Operations And Quality Control

Small details prevent big delays: keys, gate codes, yard hours, fuel levels, and contact names. Capturing them in the scope keeps the day-of smooth. Photo-based inspections at pickup and delivery, tied to the BoL, keep records clear. For multi-unit moves, staging and sequencing prevent backlogs at either end. We standardize these steps so managers don’t have to.

Day-Of Checklist (Reuse This):

  • Keys and contact on site confirmed
  • Gate codes and yard hours verified
  • BoL prepped; photo inspections at both ends
  • Staging/sequence plan for multi-unit moves

Claims And Risk Management

Most claims become simple when photos and timestamps exist on both ends. Request the COI and understand reporting windows before the move; keep inspection photos with the BoL for quick resolution if needed.
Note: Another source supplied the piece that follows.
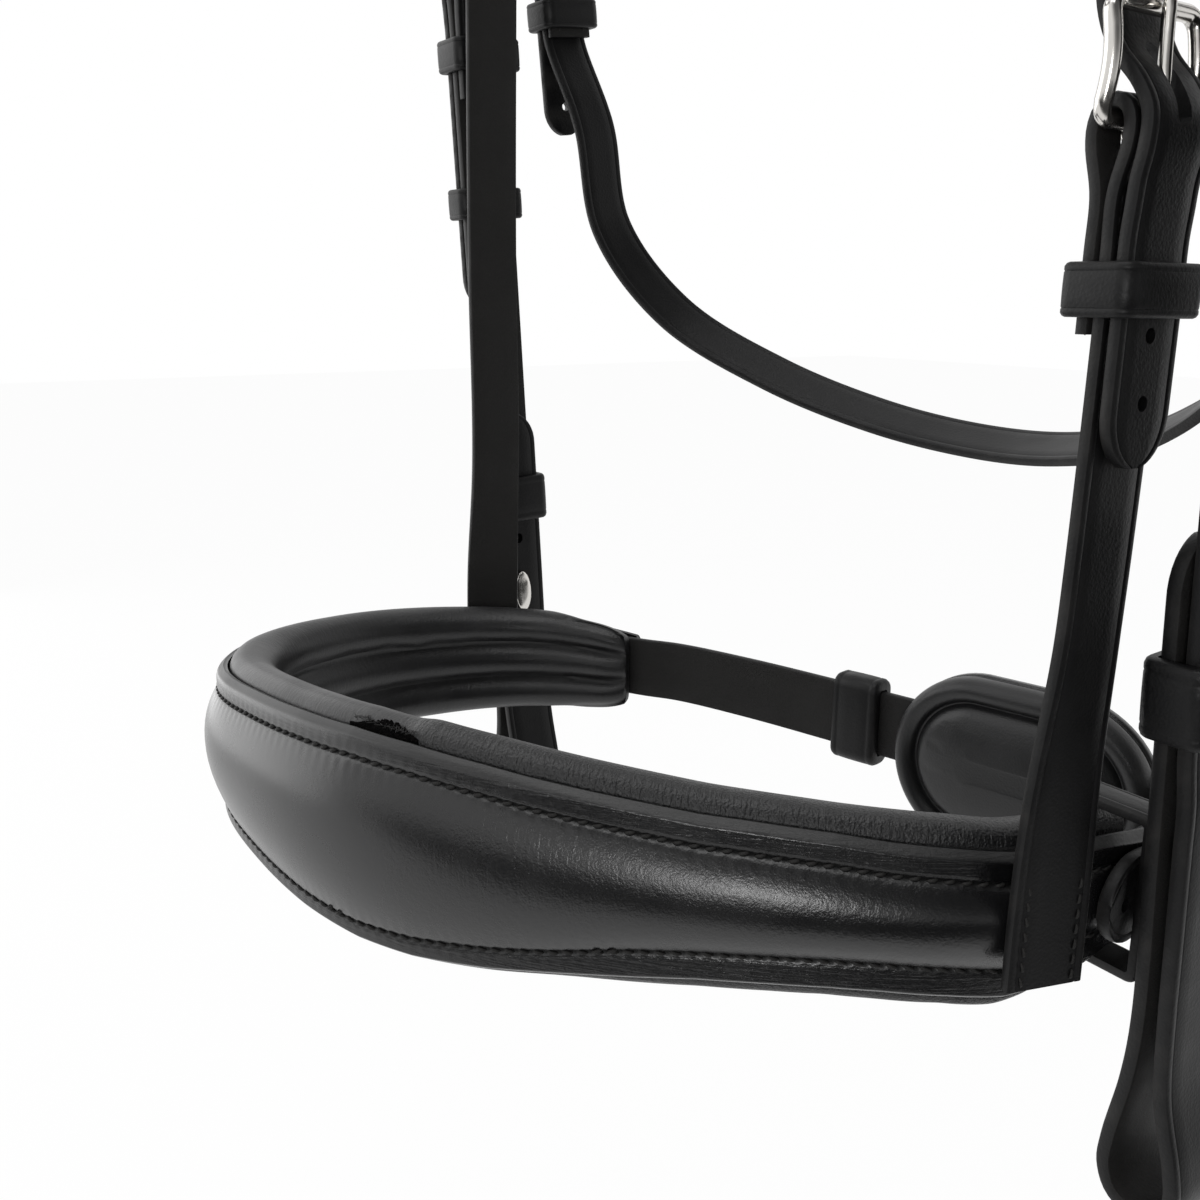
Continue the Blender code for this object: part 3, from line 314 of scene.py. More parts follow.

Our recent internal snapshot—99% on-time and 0% claim rate over the last three months—reflects how that discipline plays out in practice (results vary by lane and season).

Next Steps For Your Move

  • If you’d like, we can scope your transfer and share a lane plan with:
  • A recommended service mode (and alternatives by cost/speed)
  • A realistic pickup/delivery window
  • A transparent price based on the written scope
  • Access to our GPS portal and update plan
  • Request a quote to get the plan in motion.

Conclusion

Getting cars where they need to be—on time, in the right condition, and at a fair cost—comes down to a few disciplined steps: verify safety and insurance, lock a clear scope, choose the right service mode, and maintain visibility from dispatch to delivery. When those pieces are in place, multi-unit transfers feel routine instead of risky.

Our team follows the same pattern internally: asset-based control for scheduling, photo-rich BoLs for clean records, and a GPS portal with milestone updates so you don’t have to chase status. Whether you need open, enclosed, dedicated, consolidated, expedited, or driveaway, the goal is the same—make each move predictable and uneventful, so your locations stay ready for customers.